Work to be completed
Please print the full listing exactly.
** Start of Supplied material **
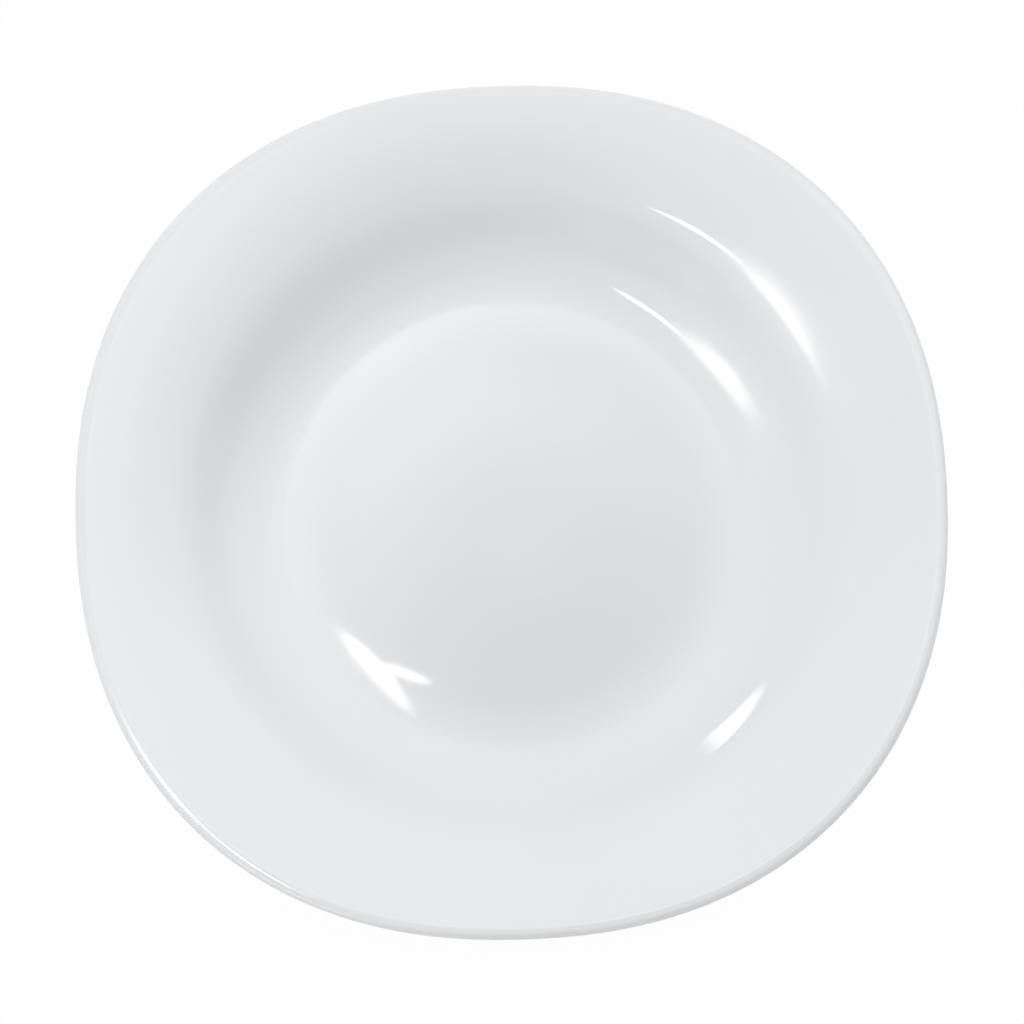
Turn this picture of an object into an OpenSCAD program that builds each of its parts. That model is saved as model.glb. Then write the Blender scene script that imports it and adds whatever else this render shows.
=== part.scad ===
// Rimmed soup plate, pressed in one piece of white opal glass.
// A round well opens through a soft shoulder into a rim whose lip is a square with round sides.
// Millimetres, +Z up. The origin is the middle of the ring on which the plate stands.

/* [Outline] */
// Breadth of the plate across its four flat sides
plate_w = 230; // [190:1:290]
// How far each soft corner stands out past a round plate of that breadth
corner_swell = 4.3; // [0:0.1:12]
// Height of the lip above the table
plate_h = 32.3; // [30.3:0.5:42]

/* [Rim] */
// Breadth of the rim, from the lip in to where its line meets the line of the wall
rim_w = 28.8; // [24:0.2:34]
// Rise of the rim from there to the lip
rim_rise = 9.1; // [7:0.1:11]
// Crown of the rim above a straight line from its inner edge to the lip
rim_crown = 1.2; // [0.4:0.05:1.5]
// Radius that rounds the crown
crown_r = 105; // [10:5:160]
// Radius of the round shoulder between the wall and the rim
shoulder_r = 36; // [10:1:60]
// Thickness of the glass at the lip
rim_t = 4.3; // [3.9:0.1:6]
// Radius of the rolled upper side of the lip
lip_r = 2.6; // [2:0.1:2.7]

/* [Well] */
// Breadth of the steep upper wall
wall_w = 10.8; // [9:0.2:15]
// Radius of the hollow curve at the foot of the upper wall
hollow_r = 36; // [10:1:60]
// Breadth of the gentler lower wall
slope_w = 9; // [7:0.2:12]
// Rise of the lower wall
slope_h = 3.8; // [3:0.1:4.4]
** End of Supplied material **
Output
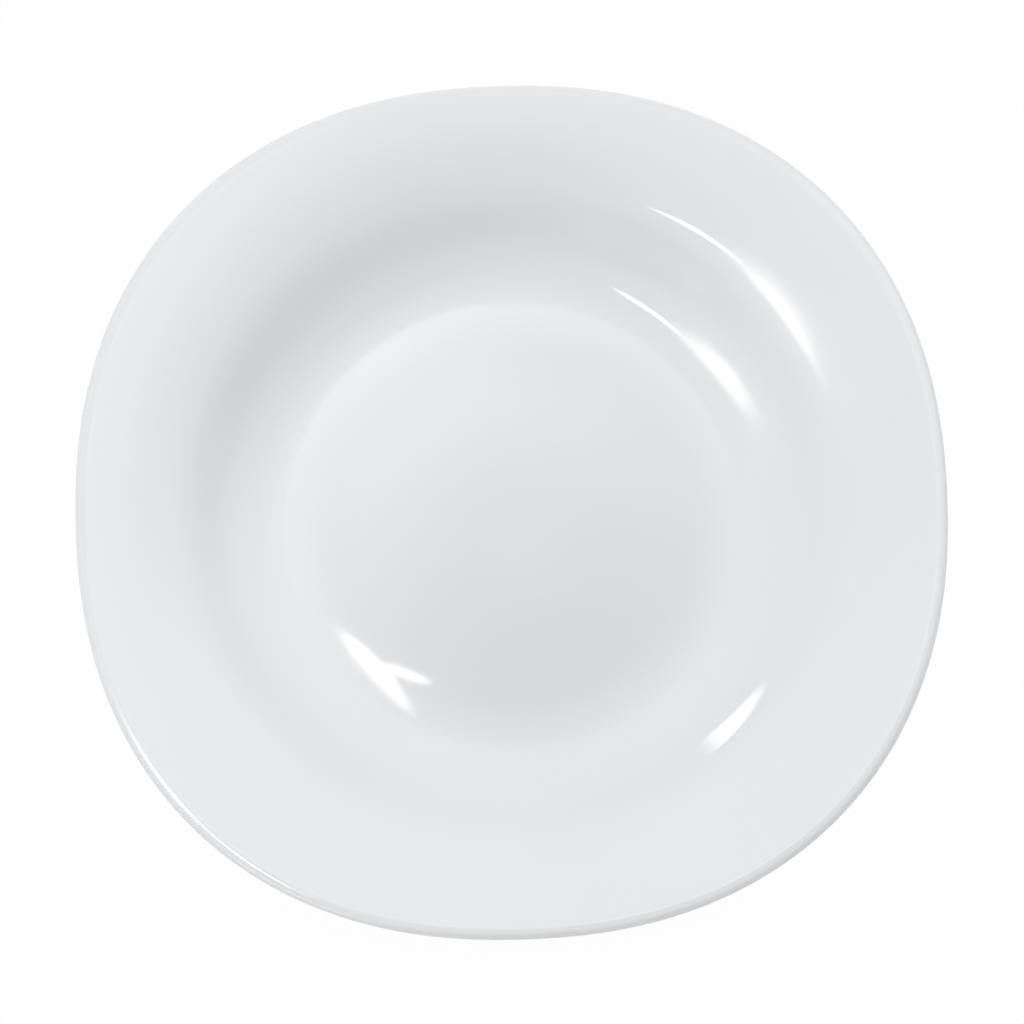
Turn this picture of an object into an OpenSCAD program that builds each of its parts. That model is saved as model.glb. Then write the Blender scene script that imports it and adds whatever else this render shows.
=== part.scad ===
// Rimmed soup plate, pressed in one piece of white opal glass.
// A round well opens through a soft shoulder into a rim whose lip is a square with round sides.
// Millimetres, +Z up. The origin is the middle of the ring on which the plate stands.

/* [Outline] */
// Breadth of the plate across its four flat sides
plate_w = 230; // [190:1:290]
// How far each soft corner stands out past a round plate of that breadth
corner_swell = 4.3; // [0:0.1:12]
// Height of the lip above the table
plate_h = 32.3; // [30.3:0.5:42]

/* [Rim] */
// Breadth of the rim, from the lip in to where its line meets the line of the wall
rim_w = 28.8; // [24:0.2:34]
// Rise of the rim from there to the lip
rim_rise = 9.1; // [7:0.1:11]
// Crown of the rim above a straight line from its inner edge to the lip
rim_crown = 1.2; // [0.4:0.05:1.5]
// Radius that rounds the crown
crown_r = 105; // [10:5:160]
// Radius of the round shoulder between the wall and the rim
shoulder_r = 36; // [10:1:60]
// Thickness of the glass at the lip
rim_t = 4.3; // [3.9:0.1:6]
// Radius of the rolled upper side of the lip
lip_r = 2.6; // [2:0.1:2.7]

/* [Well] */
// Breadth of the steep upper wall
wall_w = 10.8; // [9:0.2:15]
// Radius of the hollow curve at the foot of the upper wall
hollow_r = 36; // [10:1:60]
// Breadth of the gentler lower wall
slope_w = 9; // [7:0.2:12]
// Rise of the lower wall
slope_h = 3.8; // [3:0.1:4.4]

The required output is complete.